= In-text advertising =

Expanded Vibrant Media advertisement window associated with the in-text term "PC" (double-underlined).

In-text advertising is a form of contextual advertising where specific keywords within the text of a web-page are matched with advertising and/or related information units.

==Description==
Although contextual advertising in general refers to the inclusion of advertisements adjacent to relevant online context (e.g., Google AdSense), in-text advertising places hyperlinks directly into the text of the webpage.
In-text advertising is commonly available from In-Text Ad Networks like Kontera using technology such as IntelliTXT, or offered by publishers using Ad Serving technology from PowerLinks Media.

==Advertising Model==
In text advertising commonly works on a pay-per-click (PPC) model, which means that each time a website visitor clicks on an In-text ad, the website’s owner gets paid by the advertiser.
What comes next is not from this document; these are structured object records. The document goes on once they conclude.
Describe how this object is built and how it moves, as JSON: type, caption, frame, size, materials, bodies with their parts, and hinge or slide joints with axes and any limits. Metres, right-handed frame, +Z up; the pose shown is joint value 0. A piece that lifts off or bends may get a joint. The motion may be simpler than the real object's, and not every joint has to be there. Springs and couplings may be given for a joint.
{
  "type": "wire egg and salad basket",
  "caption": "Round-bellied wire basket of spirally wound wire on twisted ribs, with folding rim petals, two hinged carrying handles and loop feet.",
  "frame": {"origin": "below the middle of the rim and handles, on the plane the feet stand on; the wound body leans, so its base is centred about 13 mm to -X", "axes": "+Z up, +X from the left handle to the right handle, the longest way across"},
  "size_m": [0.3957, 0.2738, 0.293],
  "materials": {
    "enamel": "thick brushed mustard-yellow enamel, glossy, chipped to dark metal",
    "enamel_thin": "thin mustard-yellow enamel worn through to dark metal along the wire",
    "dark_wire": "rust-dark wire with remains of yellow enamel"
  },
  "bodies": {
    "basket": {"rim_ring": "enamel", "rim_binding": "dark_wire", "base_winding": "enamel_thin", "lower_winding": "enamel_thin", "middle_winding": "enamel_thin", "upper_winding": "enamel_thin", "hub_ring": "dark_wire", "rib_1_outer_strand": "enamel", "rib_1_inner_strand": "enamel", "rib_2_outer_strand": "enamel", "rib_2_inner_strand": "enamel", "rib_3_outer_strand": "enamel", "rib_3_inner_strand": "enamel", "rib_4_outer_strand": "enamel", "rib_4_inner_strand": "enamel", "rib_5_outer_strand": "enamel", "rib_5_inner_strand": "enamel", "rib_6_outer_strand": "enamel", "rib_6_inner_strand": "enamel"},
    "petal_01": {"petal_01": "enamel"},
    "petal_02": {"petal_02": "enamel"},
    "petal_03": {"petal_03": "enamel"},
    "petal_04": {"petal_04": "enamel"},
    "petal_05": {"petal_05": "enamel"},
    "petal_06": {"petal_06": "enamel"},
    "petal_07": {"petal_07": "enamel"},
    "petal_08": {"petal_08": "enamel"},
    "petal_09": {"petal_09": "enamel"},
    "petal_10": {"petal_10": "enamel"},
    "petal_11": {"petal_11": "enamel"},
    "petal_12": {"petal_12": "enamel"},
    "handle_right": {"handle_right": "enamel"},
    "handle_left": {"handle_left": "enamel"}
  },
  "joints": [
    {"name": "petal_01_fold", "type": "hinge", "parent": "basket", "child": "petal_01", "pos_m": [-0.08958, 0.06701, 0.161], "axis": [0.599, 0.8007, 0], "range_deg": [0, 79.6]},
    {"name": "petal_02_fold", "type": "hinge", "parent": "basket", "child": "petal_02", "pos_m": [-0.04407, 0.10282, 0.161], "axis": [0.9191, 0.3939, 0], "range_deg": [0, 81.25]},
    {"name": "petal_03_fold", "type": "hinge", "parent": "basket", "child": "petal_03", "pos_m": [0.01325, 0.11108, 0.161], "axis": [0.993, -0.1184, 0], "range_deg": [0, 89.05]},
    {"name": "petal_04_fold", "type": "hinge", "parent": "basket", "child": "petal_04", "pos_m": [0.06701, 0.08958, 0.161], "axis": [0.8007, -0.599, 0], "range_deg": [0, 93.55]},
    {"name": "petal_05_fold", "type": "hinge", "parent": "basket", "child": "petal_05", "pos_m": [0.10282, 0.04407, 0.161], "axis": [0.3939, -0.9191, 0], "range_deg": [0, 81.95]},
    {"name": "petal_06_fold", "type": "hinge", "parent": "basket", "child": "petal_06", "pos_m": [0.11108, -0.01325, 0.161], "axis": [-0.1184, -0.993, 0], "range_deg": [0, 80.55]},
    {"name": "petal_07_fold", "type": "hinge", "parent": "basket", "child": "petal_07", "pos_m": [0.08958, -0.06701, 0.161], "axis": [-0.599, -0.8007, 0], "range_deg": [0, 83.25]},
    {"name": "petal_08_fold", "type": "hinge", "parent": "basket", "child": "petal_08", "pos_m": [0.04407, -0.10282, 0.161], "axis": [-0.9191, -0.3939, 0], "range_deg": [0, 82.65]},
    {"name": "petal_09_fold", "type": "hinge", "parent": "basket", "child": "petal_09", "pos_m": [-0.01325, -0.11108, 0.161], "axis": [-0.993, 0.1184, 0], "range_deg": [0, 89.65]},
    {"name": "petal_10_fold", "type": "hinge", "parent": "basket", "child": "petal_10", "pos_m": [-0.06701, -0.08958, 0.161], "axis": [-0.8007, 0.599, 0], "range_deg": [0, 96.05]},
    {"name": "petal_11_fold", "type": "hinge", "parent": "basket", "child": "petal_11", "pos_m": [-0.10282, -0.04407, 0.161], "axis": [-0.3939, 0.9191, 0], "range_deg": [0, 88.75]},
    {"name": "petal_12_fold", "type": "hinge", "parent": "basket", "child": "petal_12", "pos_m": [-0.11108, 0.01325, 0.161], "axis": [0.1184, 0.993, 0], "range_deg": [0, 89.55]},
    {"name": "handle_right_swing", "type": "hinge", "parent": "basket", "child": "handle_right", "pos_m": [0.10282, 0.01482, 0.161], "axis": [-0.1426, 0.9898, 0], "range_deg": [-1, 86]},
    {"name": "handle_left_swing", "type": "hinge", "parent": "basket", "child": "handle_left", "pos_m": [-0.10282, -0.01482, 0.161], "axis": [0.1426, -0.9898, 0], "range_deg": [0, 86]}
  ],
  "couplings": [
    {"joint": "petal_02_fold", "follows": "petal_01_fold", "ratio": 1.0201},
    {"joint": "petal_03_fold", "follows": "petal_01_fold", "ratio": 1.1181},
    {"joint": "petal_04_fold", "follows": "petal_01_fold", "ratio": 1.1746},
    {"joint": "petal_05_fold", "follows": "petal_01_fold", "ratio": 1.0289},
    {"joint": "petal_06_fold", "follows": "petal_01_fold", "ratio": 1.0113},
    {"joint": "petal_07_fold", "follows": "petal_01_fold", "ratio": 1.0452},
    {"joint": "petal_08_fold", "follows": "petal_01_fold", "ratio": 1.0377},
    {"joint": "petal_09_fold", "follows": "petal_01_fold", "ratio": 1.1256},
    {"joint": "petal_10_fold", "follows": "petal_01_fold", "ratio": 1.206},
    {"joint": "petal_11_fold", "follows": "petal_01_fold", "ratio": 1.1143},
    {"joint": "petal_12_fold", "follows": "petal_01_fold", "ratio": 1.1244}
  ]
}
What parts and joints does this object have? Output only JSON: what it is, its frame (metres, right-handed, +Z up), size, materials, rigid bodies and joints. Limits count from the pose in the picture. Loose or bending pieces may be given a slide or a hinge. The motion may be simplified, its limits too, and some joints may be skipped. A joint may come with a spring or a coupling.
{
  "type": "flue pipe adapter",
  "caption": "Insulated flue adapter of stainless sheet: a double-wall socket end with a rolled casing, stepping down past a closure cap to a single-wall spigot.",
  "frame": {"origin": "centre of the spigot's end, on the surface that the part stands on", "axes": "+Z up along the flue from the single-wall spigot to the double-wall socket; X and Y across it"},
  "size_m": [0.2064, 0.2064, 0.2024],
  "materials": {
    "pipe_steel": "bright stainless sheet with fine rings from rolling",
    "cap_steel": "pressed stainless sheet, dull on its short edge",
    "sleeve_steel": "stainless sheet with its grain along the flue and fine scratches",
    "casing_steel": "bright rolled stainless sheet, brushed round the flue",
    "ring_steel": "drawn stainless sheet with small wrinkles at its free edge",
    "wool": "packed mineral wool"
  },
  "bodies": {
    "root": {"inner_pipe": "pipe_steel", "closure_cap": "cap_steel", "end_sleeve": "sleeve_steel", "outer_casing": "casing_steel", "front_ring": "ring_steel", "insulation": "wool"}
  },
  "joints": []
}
Other models include cost per impression (CPM), cost per action CPA and cost per play CPP for multimedia content ads (also known as Pay Per Play (PPP))

==Criticism==
The use of this type of advertising in news and journalism websites has been criticized by journalism ethics counselors as "ethically problematic at the least and potentially quite corrosive of journalistic quality and credibility." However, publishers such as the Indianapolis Star who use in-text advertising have reported that despite early objections by some readers, such complaints have "tapered off".